Where Occupy has been a game-changer, Martinez believes, is in “unifying people beyond constituencies.” Residents of San Francisco’s Bayview and Excelsior districts, for instance, were not previously active on housing issues.

Now the Occupy message may even be trickling upwards into state and local politics. During a New America Media forum on the 2012 election issues in March, media experts attributed high poll numbers for a proposed “millionaire tax” in California in part to the 99% meme resonating with the public. Moreover, in some jurisdictions, local officials are showing a new willingness to challenge financial institutions.

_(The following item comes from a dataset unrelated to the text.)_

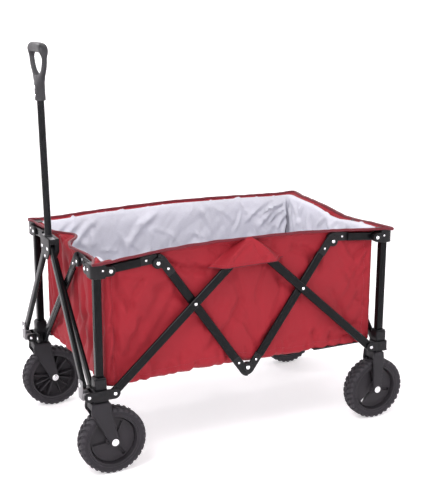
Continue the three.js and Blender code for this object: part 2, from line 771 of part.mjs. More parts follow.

Poblet credits movement pressure on city governments with furthering discussions over bank divestment in Oakland and San Francisco and draws attention to Supervisor John Avalos of San Francisco’s Excelsior district, whose poll ranking as a mayoral candidate rose from fourth to second after he introduced legislation in favor of divestment from big banks and started a committee to explore the possibility of creating a municipal bank. Poblet attributes it “in great part [to] the alignment between his policy platform and the demands of the Occupy Wall Street movement, which many voters supported. I think that’s an example of Occupy politics trickling up!”

In Oakland, City Council Member Jane Brunner recently co-authored a proposal to explore divesting the city’s $300 million in municipal assets from Wells Fargo. She undertook the action because the bank has not responded to the city’s request for numbers on loan modifications and foreclosures in Oakland. “We’re trying to be creative about what we can come up with,” she says, adding that “the 99% message has changed the dialogue nationally” around foreclosures. Yet, Brunner maintains that Occupy Oakland organizers have not worked directly with any elected officials, making it difficult to determine the amount of political capital their activism has generated.

ACCE and Causa Justa, however, have clearly received a visibility boost from their alignment with Occupy, which helps their ongoing efforts at policy reform. That, says Martinez, is the endgame strategy. “To address systemic change, you have to think in terms of policy.”

Eric K. Arnold is a freelance writer and photographer. He has been documenting hip hop and youth movements since 1994.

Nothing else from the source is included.